We are working a complicated scheme to circumvent federal policy and suppress a public discussion of the merits of doing so. This stuff isn’t easy, any more than a fraud scheme is designed to be obvious. If it were obvious, it would not be so successful as a fraud scheme. Bayh-Dole may not quite be fraud, but it works on the same principles. If you demand a Bayh-Dole account be simple, so you can understand it without much effort or knowledge, then you are crying out for self-delusion and there are a number of people happy to service your need. Here, we are trying to characterize the canker and come to understand its policy physiology–the illogic by which it operates and what might be done about its dismal outcomes. If all you wanted was that Bayh-Dole sucks and we should shoo the rascals out, you need not have read this far.

 

 

but now flip it–bd permits institutional patent monopoly dealings. those dealings are anything but uniform–license terms vary–governing law, royalty structures, milestones, royalty stacking, approvals, audits, dispute resolution.

Even if the terms in each patent deal were exactly the same from university to university, the jurisdictions change, the pattern of dealing changes, any complex technology is fragmented into multiple claimants.

From a company perspective, the federal approach was uniform–free access to everything developed with government funds, regardless of the nonprofits involved, but for special cases (and but for NIH and NSF IPA universities). Patent monopolies were the exception for collaborative research and development.

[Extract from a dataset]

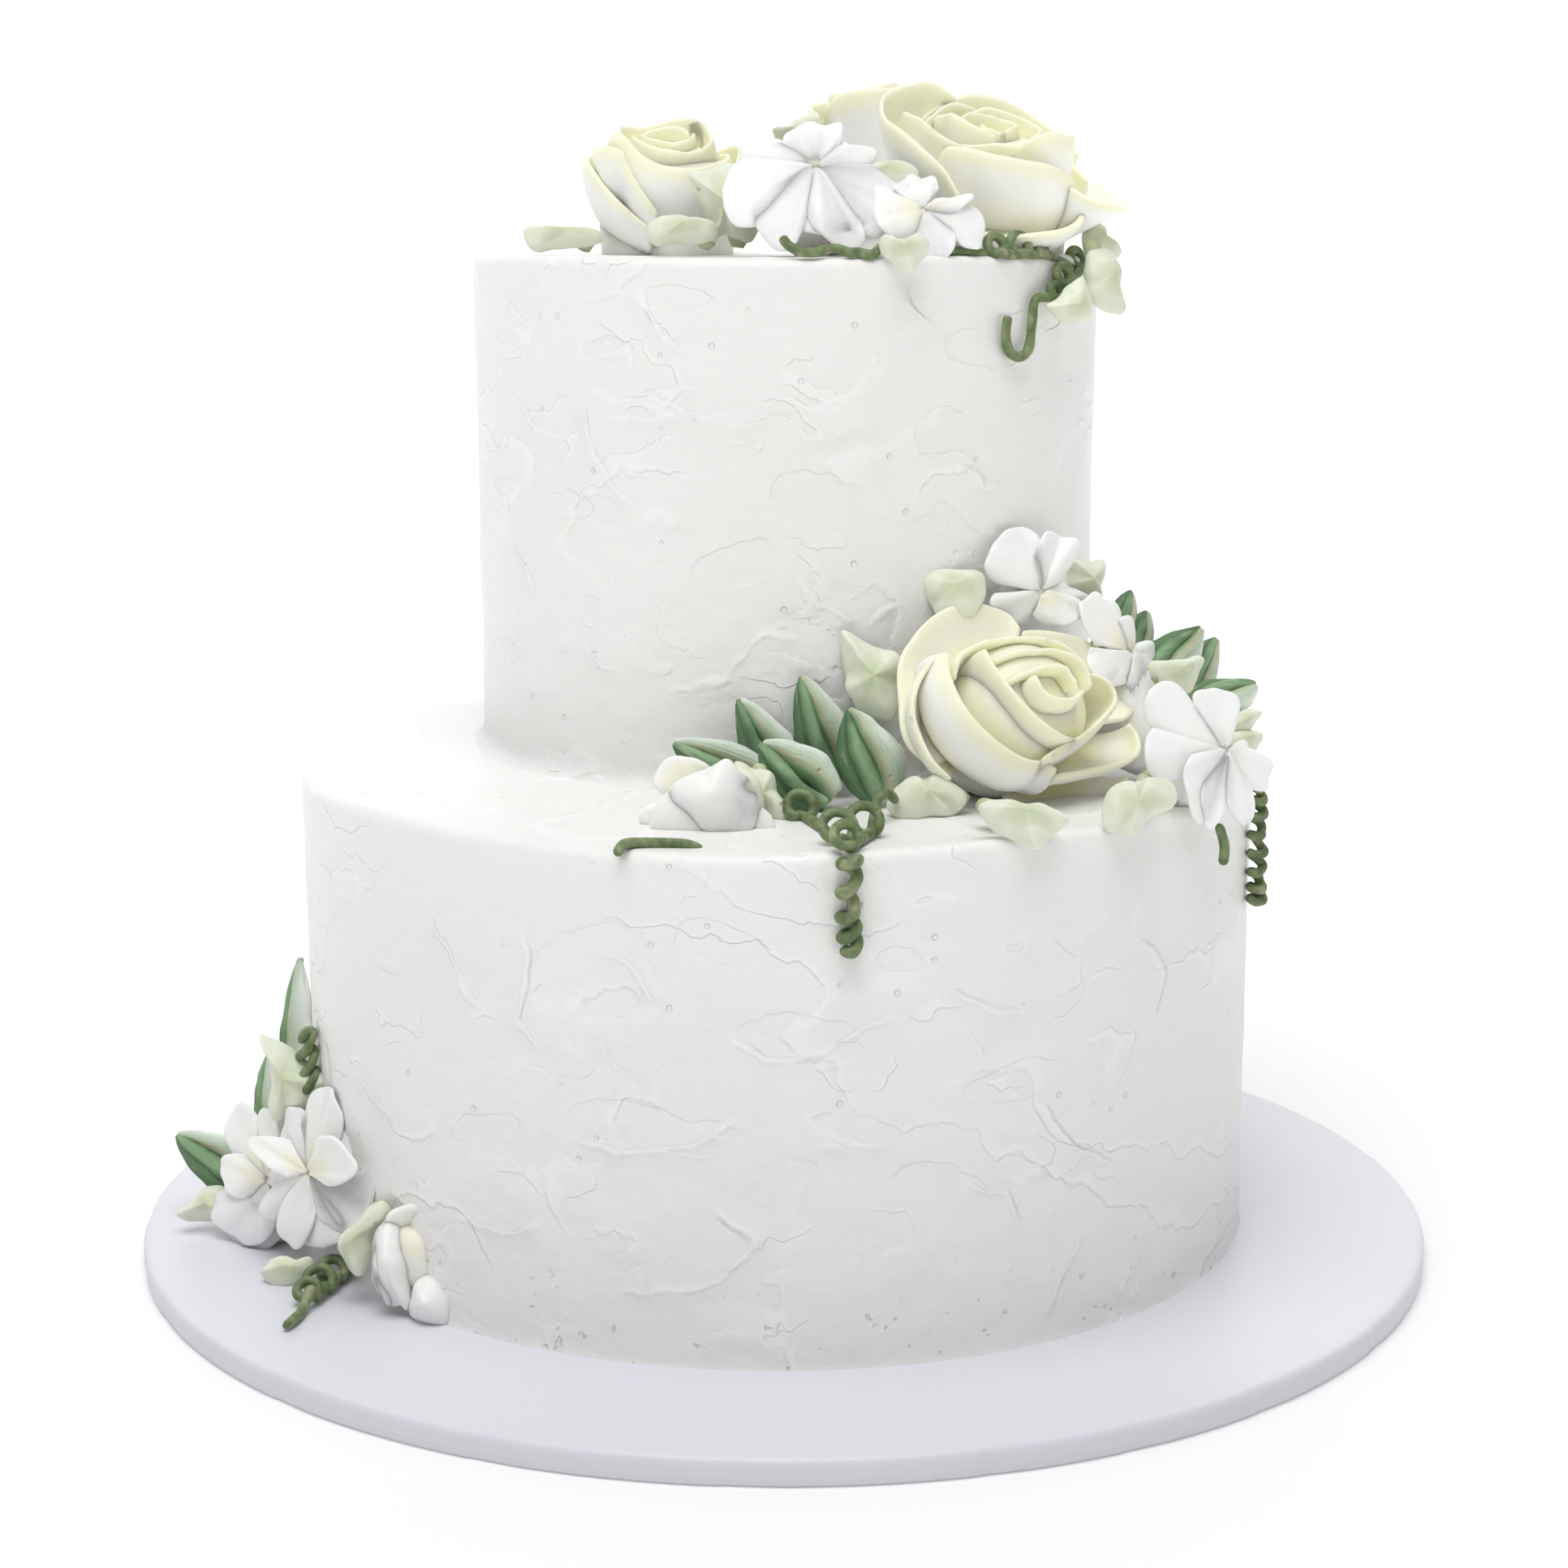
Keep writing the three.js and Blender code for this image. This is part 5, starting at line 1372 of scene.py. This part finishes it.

Now look at federal programs that spread research around in a given area–multiple investigators at multiple universities; or multi-institutional grants–the big center grants; or multi-disciplinary grants, with multiple investigators drawn from divergent fields; or university-industry consortia, with investigators working with industry scientists and engineers. For these activities, Bayh-Dole makes no sense at all. Absolutely absurd nonsense.